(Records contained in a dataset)
--------------------------------

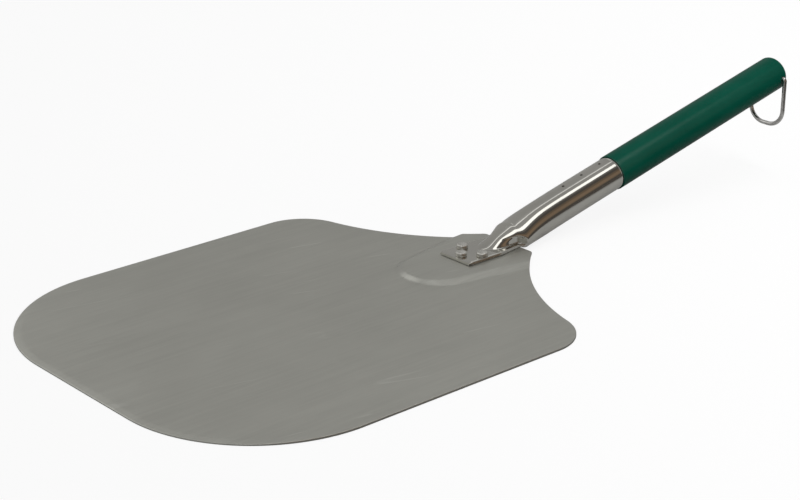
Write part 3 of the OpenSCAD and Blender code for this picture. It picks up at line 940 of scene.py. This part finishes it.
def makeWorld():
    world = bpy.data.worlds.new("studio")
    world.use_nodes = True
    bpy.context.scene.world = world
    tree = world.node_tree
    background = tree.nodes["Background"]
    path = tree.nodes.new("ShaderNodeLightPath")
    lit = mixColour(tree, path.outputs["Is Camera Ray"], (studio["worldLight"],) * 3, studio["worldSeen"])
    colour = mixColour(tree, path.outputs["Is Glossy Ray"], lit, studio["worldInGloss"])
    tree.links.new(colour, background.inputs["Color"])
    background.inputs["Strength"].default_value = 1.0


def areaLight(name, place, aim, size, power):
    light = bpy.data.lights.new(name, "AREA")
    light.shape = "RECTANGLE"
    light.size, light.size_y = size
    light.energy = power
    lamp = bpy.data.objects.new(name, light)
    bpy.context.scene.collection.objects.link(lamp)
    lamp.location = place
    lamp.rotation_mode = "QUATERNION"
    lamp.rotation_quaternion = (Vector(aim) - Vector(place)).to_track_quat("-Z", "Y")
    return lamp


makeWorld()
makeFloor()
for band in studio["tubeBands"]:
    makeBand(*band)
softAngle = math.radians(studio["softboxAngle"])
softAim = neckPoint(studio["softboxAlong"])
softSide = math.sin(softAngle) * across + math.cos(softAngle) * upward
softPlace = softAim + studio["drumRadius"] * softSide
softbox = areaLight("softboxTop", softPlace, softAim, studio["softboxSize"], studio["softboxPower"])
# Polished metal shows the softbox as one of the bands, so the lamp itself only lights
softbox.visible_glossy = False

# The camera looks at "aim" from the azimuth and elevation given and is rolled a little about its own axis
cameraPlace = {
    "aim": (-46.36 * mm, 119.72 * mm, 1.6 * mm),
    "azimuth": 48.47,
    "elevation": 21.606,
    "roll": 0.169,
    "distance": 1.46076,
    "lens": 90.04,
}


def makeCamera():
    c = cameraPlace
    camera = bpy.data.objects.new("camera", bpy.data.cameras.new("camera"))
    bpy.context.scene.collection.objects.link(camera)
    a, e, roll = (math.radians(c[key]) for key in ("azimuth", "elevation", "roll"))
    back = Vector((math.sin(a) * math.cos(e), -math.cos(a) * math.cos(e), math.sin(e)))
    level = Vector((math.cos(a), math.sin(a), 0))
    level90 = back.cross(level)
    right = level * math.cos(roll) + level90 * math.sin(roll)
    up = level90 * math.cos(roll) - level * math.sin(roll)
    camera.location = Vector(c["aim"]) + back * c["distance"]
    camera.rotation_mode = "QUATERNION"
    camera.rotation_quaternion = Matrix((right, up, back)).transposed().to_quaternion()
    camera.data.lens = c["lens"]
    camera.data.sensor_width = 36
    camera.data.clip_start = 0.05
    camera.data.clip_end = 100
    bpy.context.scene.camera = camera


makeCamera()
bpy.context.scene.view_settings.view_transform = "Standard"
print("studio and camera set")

--------------------------------

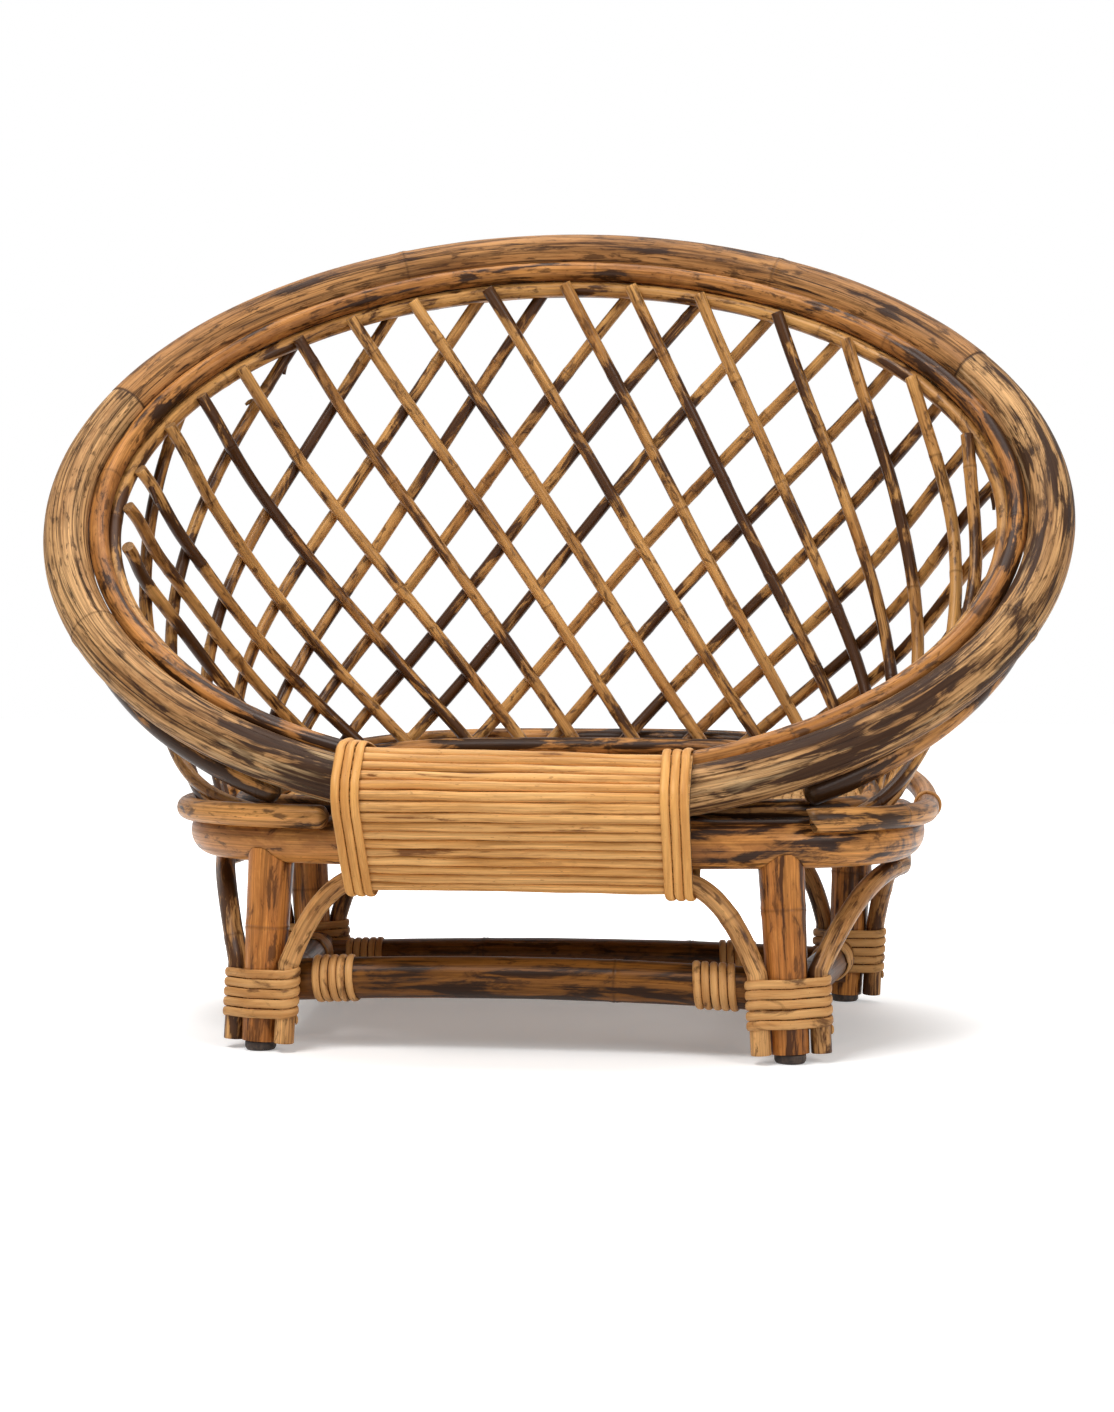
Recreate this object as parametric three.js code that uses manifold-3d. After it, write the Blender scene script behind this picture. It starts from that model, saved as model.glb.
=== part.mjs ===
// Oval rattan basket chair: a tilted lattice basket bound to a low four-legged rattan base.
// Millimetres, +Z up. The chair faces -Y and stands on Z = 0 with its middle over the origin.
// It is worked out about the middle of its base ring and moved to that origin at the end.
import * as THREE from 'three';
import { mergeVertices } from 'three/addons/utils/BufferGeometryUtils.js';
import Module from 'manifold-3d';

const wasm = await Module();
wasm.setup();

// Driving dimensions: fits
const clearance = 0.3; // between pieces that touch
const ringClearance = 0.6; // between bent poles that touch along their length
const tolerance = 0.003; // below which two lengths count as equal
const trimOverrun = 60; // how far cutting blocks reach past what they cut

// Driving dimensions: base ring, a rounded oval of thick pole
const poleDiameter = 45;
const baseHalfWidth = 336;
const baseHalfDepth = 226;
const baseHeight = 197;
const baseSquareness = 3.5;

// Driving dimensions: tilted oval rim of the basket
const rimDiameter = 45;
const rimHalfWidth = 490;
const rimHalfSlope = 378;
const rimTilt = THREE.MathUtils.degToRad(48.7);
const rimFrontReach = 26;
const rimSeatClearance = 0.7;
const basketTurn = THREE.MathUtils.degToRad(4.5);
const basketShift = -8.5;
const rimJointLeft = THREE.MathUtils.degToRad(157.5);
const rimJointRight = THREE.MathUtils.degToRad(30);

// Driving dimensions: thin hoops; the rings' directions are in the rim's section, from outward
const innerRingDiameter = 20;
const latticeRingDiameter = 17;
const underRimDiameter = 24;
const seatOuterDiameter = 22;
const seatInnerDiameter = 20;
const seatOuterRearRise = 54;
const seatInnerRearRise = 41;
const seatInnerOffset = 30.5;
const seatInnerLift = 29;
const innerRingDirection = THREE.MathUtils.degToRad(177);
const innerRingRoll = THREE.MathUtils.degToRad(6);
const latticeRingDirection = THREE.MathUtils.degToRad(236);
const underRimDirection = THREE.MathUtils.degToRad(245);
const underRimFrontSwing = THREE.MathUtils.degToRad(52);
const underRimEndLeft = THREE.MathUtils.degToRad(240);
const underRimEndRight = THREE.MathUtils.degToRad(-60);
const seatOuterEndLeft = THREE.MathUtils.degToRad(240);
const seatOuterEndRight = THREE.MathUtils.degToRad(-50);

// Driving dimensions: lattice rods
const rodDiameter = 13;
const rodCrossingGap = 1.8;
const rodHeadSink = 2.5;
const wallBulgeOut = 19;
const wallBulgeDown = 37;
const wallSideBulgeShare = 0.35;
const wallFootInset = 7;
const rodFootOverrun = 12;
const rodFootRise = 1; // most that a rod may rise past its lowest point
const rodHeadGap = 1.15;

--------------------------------

*EXERCISE OBJECTIVE*:
The lines to be given again exactly are those from the one containing "Recreate this object" up to and including the one containing "wasm.setup();".

*ANSWER TO THIS EXERCISE*:
Recreate this object as parametric three.js code that uses manifold-3d. After it, write the Blender scene script behind this picture. It starts from that model, saved as model.glb.
=== part.mjs ===
// Oval rattan basket chair: a tilted lattice basket bound to a low four-legged rattan base.
// Millimetres, +Z up. The chair faces -Y and stands on Z = 0 with its middle over the origin.
// It is worked out about the middle of its base ring and moved to that origin at the end.
import * as THREE from 'three';
import { mergeVertices } from 'three/addons/utils/BufferGeometryUtils.js';
import Module from 'manifold-3d';

const wasm = await Module();
wasm.setup();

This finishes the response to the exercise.